● Set exercise
Starting with the first line and ending with the line that holds "are in millimetres.", repeat the material exactly.

● Task data

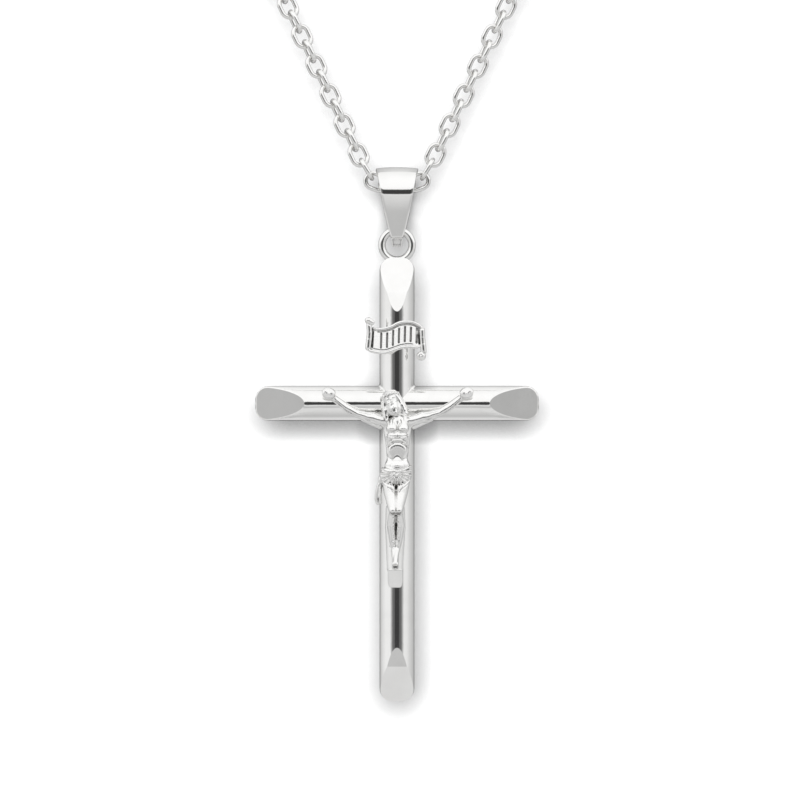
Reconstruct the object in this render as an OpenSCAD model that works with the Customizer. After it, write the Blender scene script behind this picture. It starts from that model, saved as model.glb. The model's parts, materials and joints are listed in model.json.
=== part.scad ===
// Round-bar silver crucifix pendant hanging on a short run of cable chain.
// It is drawn hanging: the front faces -Y, the arms run along X and up is +Z. The origin is
// halfway between the two end rings of the chain. Dimensions are in millimetres.

/* [Cross] */
// Overall height of the cross
cross_h = 44.5; // [30:0.5:60]
// Overall width across the arms
cross_w = 28.4; // [18:0.2:40]
// Diameter of the round bars
bar_d = 3.5; // [2.6:0.1:5]
// Wall of the hollow bars
bar_wall = 0.45; // [0.3:0.05:0.8]
// Height of the arm axis above the foot of the cross
arm_up = 29.86; // [20:0.1:40]
// Length of each sloping end facet
facet_len = 5.05; // [3:0.05:8]
// Depth of a facet at the bar's end
facet_drop = 1.7; // [1:0.05:2.2]
// Thickness of the facet plates
plate_t = 0.4; // [0.3:0.05:0.6]
// Rounding of the bar ends
end_round = 1.33; // [0.5:0.01:1.6]
// How far the bars' axis sits in front of the ring
cross_fwd = 0.4; // [0:0.05:1]

/* [Ring and bail] */
// Mean radius of the ring on the cross
ring_r = 1.5125; // [1.2:0.01:2.5]
// Wire of the ring on the cross
ring_wire = 0.75; // [0.5:0.05:1.2]
// Depth that the ring is let into the top of the cross
ring_sink = 0.64; // [0.4:0.02:0.8]
// Radius of the bail's arch, outside
arch_r = 1.9; // [1.6:0.05:3]
// Thickness of the bail's strap
strap_t = 0.43; // [0.3:0.01:0.8]
// Distance from the arch's centre to the ring's top wire
bail_len = 4.44; // [3.5:0.01:8]
// Outside radius of the bail's lower loop
loop_r = 0.92; // [0.8:0.01:1.5]
// Width of the bail at the top
bail_w = 4.35; // [3:0.05:7]
// Width of the bail at the bottom
bail_w2 = 1.2; // [0.8:0.05:3]

/* [Chain] */
// Wire of a chain link
link_wire = 0.46; // [0.3:0.01:0.8]
// Outside width of a chain link
link_w = 2.0; // [1.5:0.05:3]
// Pitch from one link to the next
pitch = 1.646; // [1.2:0.001:3]
// Slack where two links meet
slack = 0.04; // [0.02:0.01:0.2]
// Slope of each strand above the horizontal, in degrees
strand_a = 64.5; // [45:0.5:85]
// How far the links are rolled off flat, in degrees
link_roll = 15; // [0:1:30]

/* [Figure and scroll] */
// Height of the foot block
foot_h = 1.78; // [1:0.1:3]
// Thickness of the name scroll
scroll_t = 0.5; // [0.3:0.05:1]

/* [Hidden] */
$fn = 48;
R = bar_d / 2;
fa = atan(facet_drop / facet_len);
lw = link_wire / 2;
lr = link_w / 2 - lw;                 // centreline radius of a link's end
li = lr - lw;                         // inside radius of a link's end
gap = 2 * li - slack;                 // between the end centres of two joined links
ls = pitch - gap;                     // straight part of a link
// first flat link above the bail, measured from the arch's centre
f1 = [3.855, 3.1];
du = [cos(strand_a), sin(strand_a)];
// small end rings
er = 0.8;
ew = 0.25;
n_pair = 6;                           // flat links on each strand
end_c = f1 + ((n_pair - 1) * 2 + 1) * pitch * du + (ls / 2 + li + (er - ew) - slack) * du;
drop = end_c[1];                      // the arch's centre lies this far below the origin
z_wire = -drop - bail_len;            // ring's top wire
z_ring = z_wire - ring_r;
z_top = z_ring - ring_r - ring_wire / 2 + ring_sink;
z_arm = z_top - cross_h + arm_up;
z_bot = z_top - cross_h;
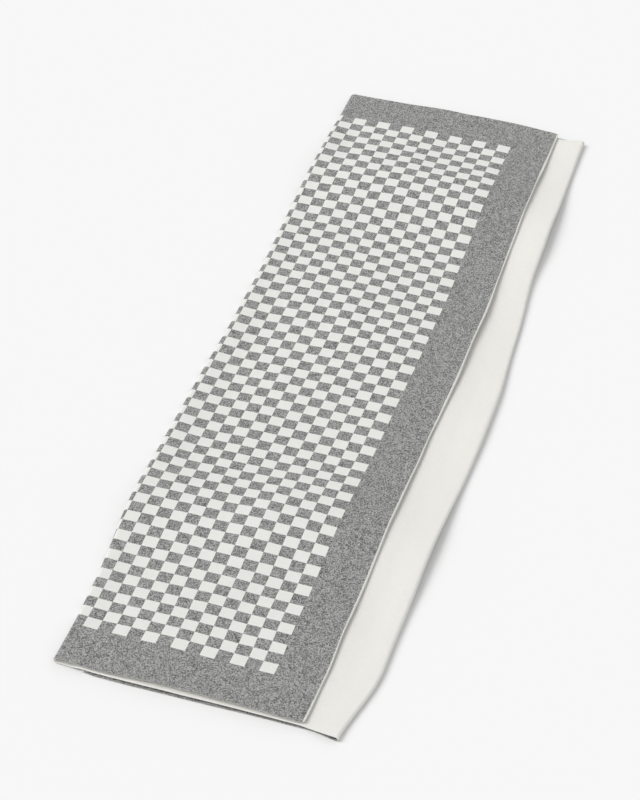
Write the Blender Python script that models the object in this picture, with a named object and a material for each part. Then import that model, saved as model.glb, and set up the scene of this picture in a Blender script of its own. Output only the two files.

● Solution to this problem
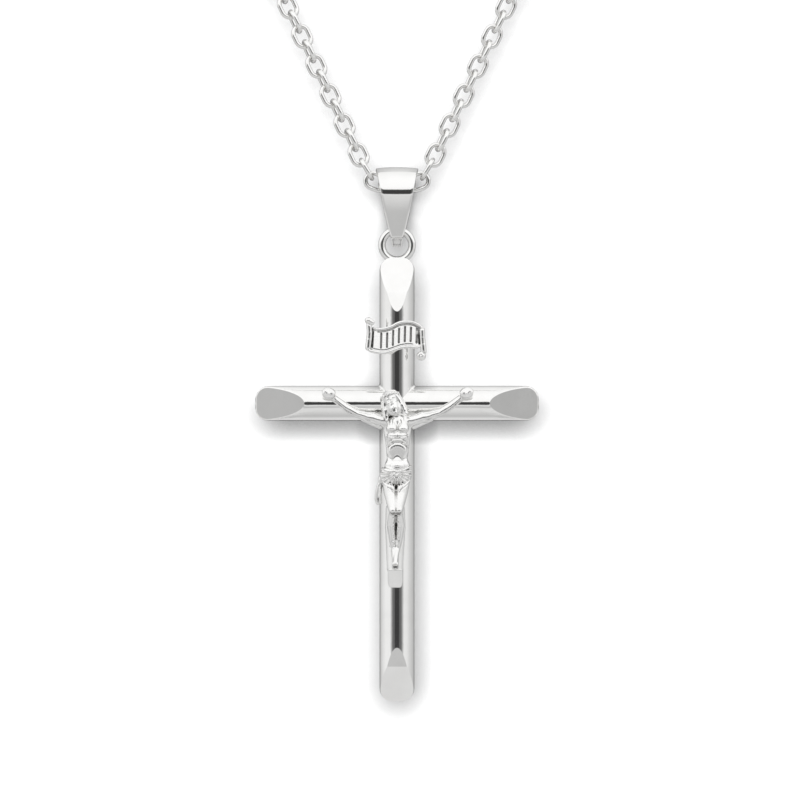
Reconstruct the object in this render as an OpenSCAD model that works with the Customizer. After it, write the Blender scene script behind this picture. It starts from that model, saved as model.glb. The model's parts, materials and joints are listed in model.json.
=== part.scad ===
// Round-bar silver crucifix pendant hanging on a short run of cable chain.
// It is drawn hanging: the front faces -Y, the arms run along X and up is +Z. The origin is
// halfway between the two end rings of the chain. Dimensions are in millimetres.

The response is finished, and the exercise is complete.